In The Morning We Tried To
Enter A Deep Bay, At The Head Of Which Some Galela Fishermen Told
Us There Was Water, But A Head-Wind Prevented Us.
For the reward
of a handkerchief, however, they took us to the place in their
boat, and we filled up our jars and bamboos.
We then went round
to their camping-place on the north coast of the island to try
and buy something to eat, but could only get smoked turtle meat
as black and as hard as lumps of coal. A little further on there
was a plantation belonging to Guebe people, but under the care of
a Papuan slave, and the next morning we got some plantains and a
few vegetables in exchange for a handkerchief and some knives. On
leaving this place our anchor had got foul in some rock or sunken
log in very deep water, and after many unsuccessful attempts, we
were forced to cut our rattan cable and leave it behind us.

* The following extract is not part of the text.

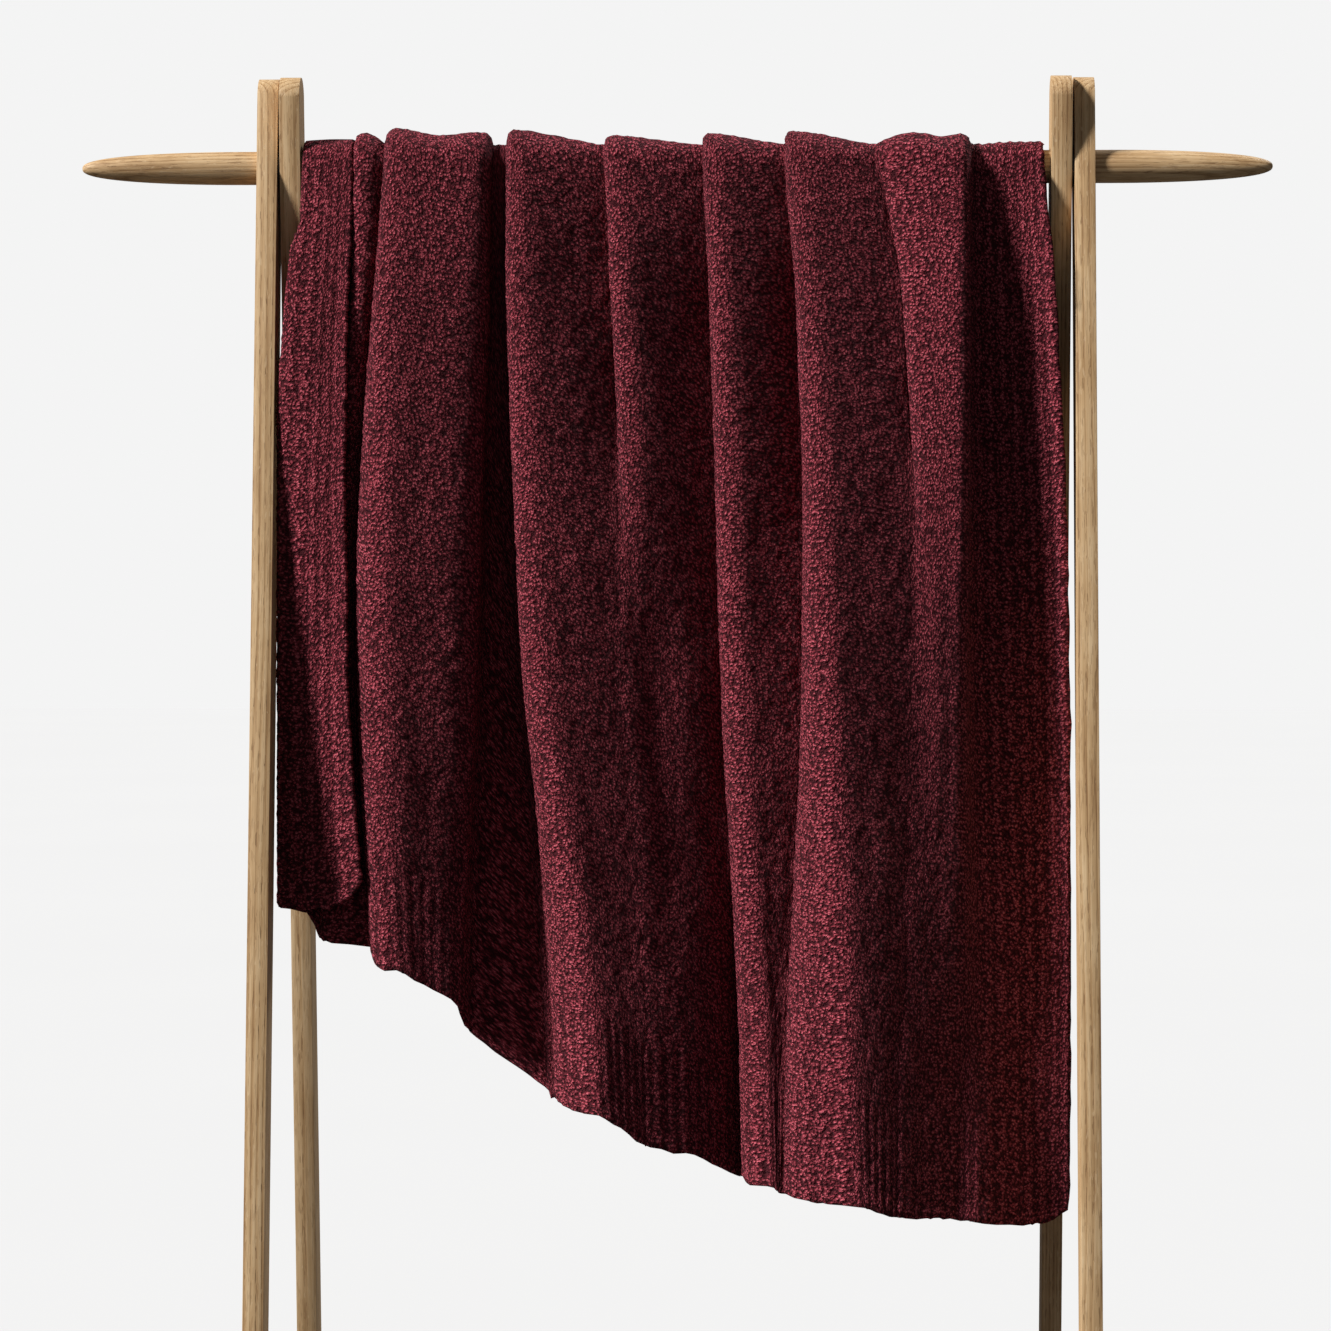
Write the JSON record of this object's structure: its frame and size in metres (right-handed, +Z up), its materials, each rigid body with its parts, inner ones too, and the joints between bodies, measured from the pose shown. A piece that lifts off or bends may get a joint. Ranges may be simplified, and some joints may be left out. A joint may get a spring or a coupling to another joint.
{
  "type": "quilt on a rack",
  "caption": "Chunky knitted quilt hung in folds over the round tapered bar of a folding oak rack with crossed legs.",
  "frame": {"origin": "on the floor, below the middle of the bar", "axes": "+X along the bar to the right as seen from the front, -Y to the front, +Z up"},
  "size_m": [1.188, 0.3812, 1.4995],
  "materials": {
    "oak": "oiled, satin",
    "brass": "satin",
    "felt": "matt felt",
    "nylon": "matt",
    "knit": "looped chenille knit"
  },
  "bodies": {
    "bar": {"crossbar": "oak", "left_pivot_washer": "nylon", "right_pivot_washer": "nylon"},
    "left_front": {"left_front_leg": "oak", "left_front_stop_screw": "brass", "left_front_foot_pad": "felt"},
    "left_rear": {"left_rear_leg": "oak", "left_rear_stop_screw": "brass", "left_rear_foot_pad": "felt"},
    "right_rear": {"right_rear_leg": "oak", "right_rear_stop_screw": "brass", "right_rear_foot_pad": "felt"},
    "right_front": {"right_front_leg": "oak", "right_front_stop_screw": "brass", "right_front_foot_pad": "felt"},
    "throw": {"quilt": "knit"}
  },
  "joints": [
    {"name": "left_front_fold", "type": "hinge", "parent": "bar", "child": "left_front", "pos_m": [-0.40635, 0, 1.41], "axis": [1, 0, 0], "range_deg": [0, 6.8]},
    {"name": "left_rear_fold", "type": "hinge", "parent": "bar", "child": "left_rear", "pos_m": [-0.38325, 0, 1.41], "axis": [-1, 0, 0], "range_deg": [0, 6.8]},
    {"name": "right_rear_fold", "type": "hinge", "parent": "bar", "child": "right_rear", "pos_m": [0.38325, 0, 1.41], "axis": [-1, 0, 0], "range_deg": [0, 6.8]},
    {"name": "right_front_fold", "type": "hinge", "parent": "bar", "child": "right_front", "pos_m": [0.40635, 0, 1.41], "axis": [1, 0, 0], "range_deg": [0, 6.8]},
    {"name": "quilt_lift", "type": "slide", "parent": "bar", "child": "throw", "axis": [0, 0, 1], "range_m": [0, 1.1]}
  ]
}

We
had now only one anchor left.
Starting early, on the 4th of October, the same S.S.W wind
continued, and we began to fear that we should hardly clear the
southern point of Gilolo. The night of the 5th was squally, with
thunder, but after midnight it got tolerably fair, and we were
going along with a light wind arid looking out for the coast of
Gilolo, which we thought we must be nearing, when we heard a dull
roaring sound, like a heavy surf, behind us.